Tinha acabado de escutar uma senhora que ainda usa o véu, cumpre todos os preceitos e sabe todas as orações, mas que não conhece a verdade do amor de Deus. Segundo ela, o amor de Deus existe para se sentir, e não para que seja distribuído por quem não merece. O amor de Deus que eu conheço não é assim. E por mais que lhe explicasse que Jesus perdoou, inclusive, aos que o mataram, ela não quis saber. O senhor padre não percebe nada. Eles maltrataram-me. Perguntava-lhe sobre ela e ela respondia sobre os outros. Perguntava-lhe se no coração já os tinha perdoado e respondia-me que eles não eram bons. Perguntava-lhe se conseguia ter o coração disponível para eles e insistia que eles não eram bons. Informava-a que não precisava de confiar e ela dizia cruz credo. Mas que precisava de perdoar para se sentir bem consigo própria e repetia-me que eles é que não estavam bem. Tentava encontrar algo de bem nela que sobressaísse e a fizesse repensar a vida e ela persistia falando mal dos outros. Afirmei que o mal dos outros não devia fazer espelho em nós, mas ela repetia o palavreado. Ensinava-lhe que era mais fácil amar quem nos ama, mas que o cristão também ama quem nos magoa e ela virava a cara. Eu acrescentava e ela repetia. Acrescentava e ela repetia, até esbracejar por não me ouvir dizer o que desejava ouvir. E cansei. Cansei por ver nesta interminável conversa um coração cristão confundido. Cansei por rever nesta conversa milhares de corações cristãos confundidos. O senhor padre não sabe nada.
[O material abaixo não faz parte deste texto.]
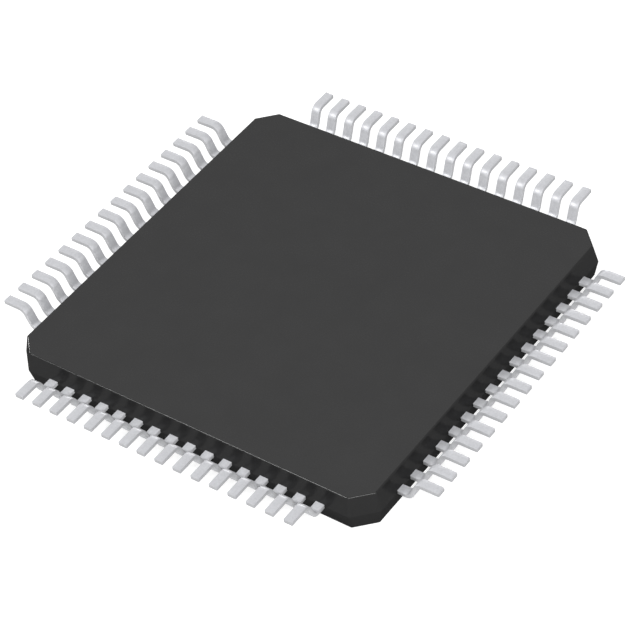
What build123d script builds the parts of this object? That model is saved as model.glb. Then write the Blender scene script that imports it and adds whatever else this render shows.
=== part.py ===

Por isso quem entrasse nos meus pensamentos, ouvia-me berrar. Um grito mudo, seco, que me fez cerrar os punhos por debaixo da casula antes de iniciar a eucaristia.
Porquê, meu Deus?! Porque é que as pessoas te confundem com as suas superstições?! Porque é que se dizem cristãos como forma de sossegar a consciência?! Porque não entendem a tua beleza?! Porque não te entendem?! Porque não amam como tu amas?! Porque não sabem perdoar?! Porque apontam o dedo umas às outras, esquecendo os seus próprios erros?! Porque é que juntam as mãos para rezar, mas não as juntam para amar?! Porque é que estendem a mão para receber, mas não a abrem para dar?! Porque é que a nossa forma de nos afirmarmos cristãos não nos faz melhores?